I cut my dogs nails once a week, then file. Some people do it less, but I like to keep my dogs nails short.

So you understand how to trim a dog's nails? Know how to identify where the quick is?

If not, I'd make sure you had someone show you first. If you did happen to clip the quick you might have a heck of a time ever trimming the dogs nails again.

How I do it:

Have PLENTY of yummy treats. Cut up hot dogs, natural balance rolls etc. Wet treats are yummier than dry treats 

1. Place the dog in a down and gently push them onto their side. (Once they get used to the routine they'll go onto their side by their selves)

2. Keep the dog still, by placing a hand on their shoulder. If they do struggle, gently hold them down, and say in a confident, calm voice (no yelling) "Brutus, your fine". If they struggle a LOT, distract them with the treats. Place the treats right by their nose. If they stop struggling and focus on the treats, let him have a few.

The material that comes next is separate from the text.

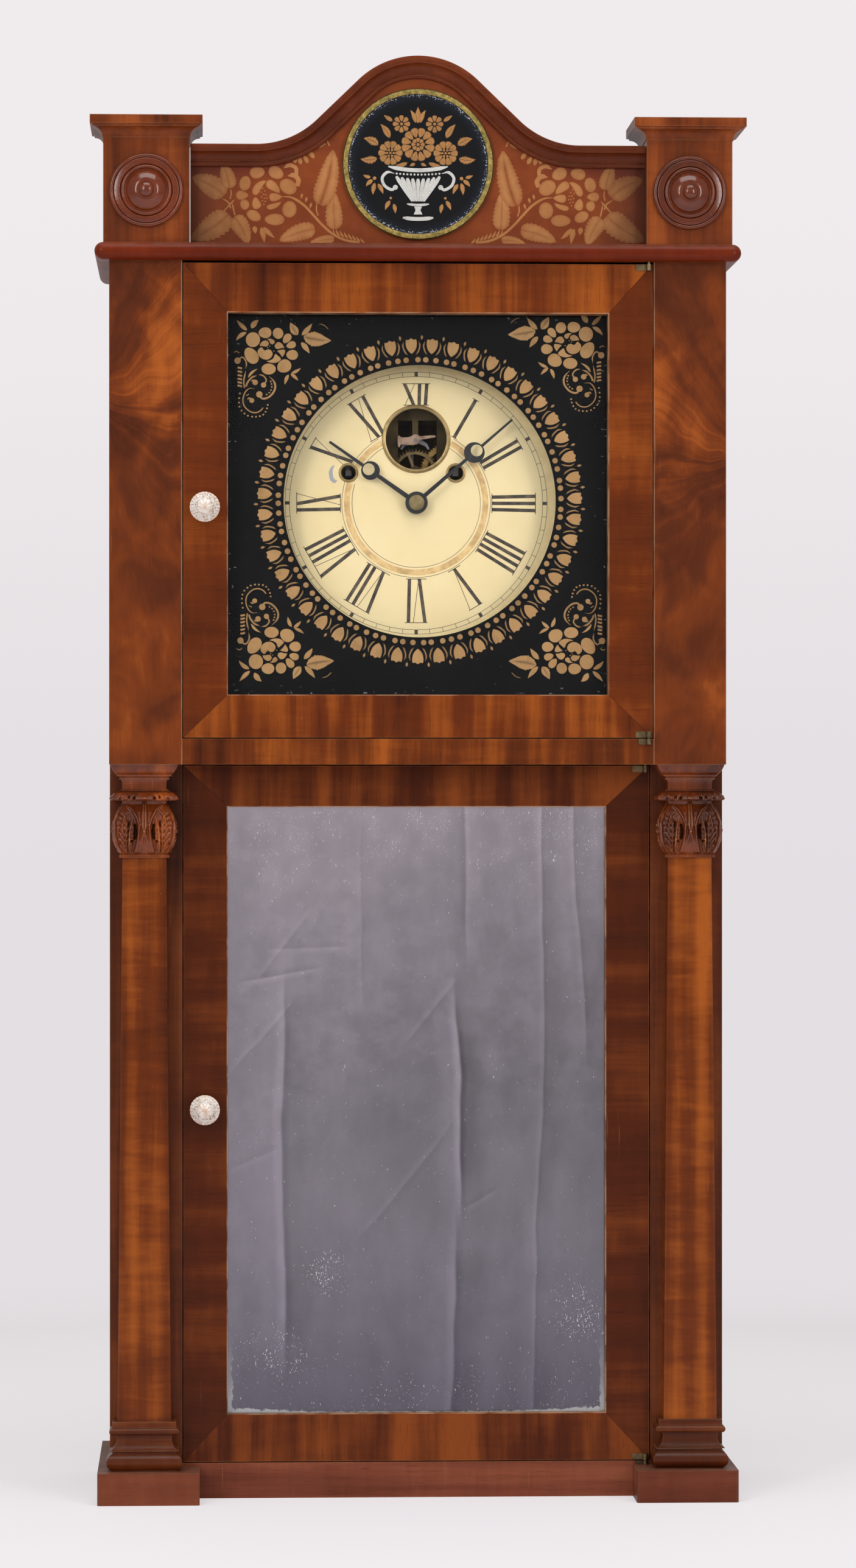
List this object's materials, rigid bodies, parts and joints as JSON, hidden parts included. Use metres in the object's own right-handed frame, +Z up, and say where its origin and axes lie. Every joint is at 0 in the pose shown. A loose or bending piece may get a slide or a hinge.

Once they stop fussing, if they want to get up, but still in a down, so... get off of their side, that's fine. Give them a handful of treats and praise.

3. If they're just in a down, return them to the position on their side. I place my thigh over the dog just to make sure they won't move. If they have a problem with this position, take your time, have your leg over their side for 30 seconds, than take it off and reward.

4. Do ONE foot at a time. Only clip when they are calm. If they struggle, take a time out, don't let them get out of a down though. Wait until their calm again, sometimes it may take a few seconds. After each foot, take your thigh off, do not let them out of the down, but if they roll back into the upright position that's ok. Reward, in a calm voice tell them how good they're doing. NO babytalk. Plenty of treats.

5. When you've done all four feet. Spend some time rewarding in the down position. Then let them up.

I just wanted to add that the position, of your thigh over the dog, isn't neccessarily to HOLD them down. I keep my thigh there just in case as I'm cutting a squirrel runs by the window, or someone knocks on the door. Just to ensure that if they do move while I'm clipping, for that brief second I can keep them still so I don't clip a nail too short.

It takes some time to get them used to the position, but if you reward plenty, and don't yell or get angry it's a surefire way to clip your dogs nails painlessly.

I'd also advise to do a test run a few times a day for a week or two without the nail clippers to make sure your dog understands that it's a happy experience. The position combined with clipping the nails is a scary experience at first. And the beginning step is NOT the alpha roll. It's to be done gently and rewarded greatly.

My guys roll over onto their sides voluntarily. They understand the routine, and know that at the end of it, plenty of treats are in store.

If your dog has serious issues with the positions, I would allow them up for a break every two or three minutes. Or every two paws. Do something fun, lots of praise in between.

Good luck and hope it all made sense. 

Just had to add, that having two people during this "excercise" is a bit much. There's no need for two people, it just adds to all of the commotion. 

As Curbside said, it does take a lot of time, but the whole purpose of the excercises (when done without the clippers) is so you can trim your dogs nails easily BY YOURSELF.

Also, having two people around seems as though there's a lot of struggling going on. Otherwise you wouldn't need two people! LOL.

One person at a time doing the excercises. It's intended to be a very calm situation. No yelling, no struggling, no serious restraining.


----------



## Lorina (Jul 1, 2006)

I'm lucky, I guess. In the eight months I've had Beav, I still haven't had to trim his nails. I check them, I have clippers ready, but I guess we put in enough milage on pavement that he wears them down himself.


----------



## briteday (Feb 10, 2007)

All of my dogs have taken different attitudes about nail trimming. I now foster dogs in my home so there is a lot of dominance issues around so I take fewer chances. When I only had one or two of my own dogs I could just roll them over on the floor and trim away without troubles. Since it seems that we always have a newcomer around now my own dogs are more defensive about rolling over calmly even if I take them outside or to another room. I have recently been using a soft nylon fabric muzzle that has been working out well. No biting can happen. And, I get a good wad of peanut butter in the roof of their mouth so they are busy while I am trimming. The peanut butter trick also works good to distract a dog if you can get them to roll over on the floor. Invest in a bottle of the styptic (stops bleeding) powder. Some of them come with a little benzocaine which stops the pain too. The nerve sticks out there along with the quick so if you cut the quick the dog probably yelps because of the nerve ending. It's not a huge, big deal. But if I cut a quick I want to have relief immediately available. And lots of peanut butter and treats!


----------



## skelaki (Nov 9, 2006)

I think I've been very lucky so far. All of my dogs have been good about having their nails done and my last two Collies would give me the paw I asked for (right or left) to have theirs done.

I'll be getting a TFT sometime this year and I hear they tend to be difficult about having their nails done. This will be a new experience and I'll probably be on here posting about my problems. LOL


----------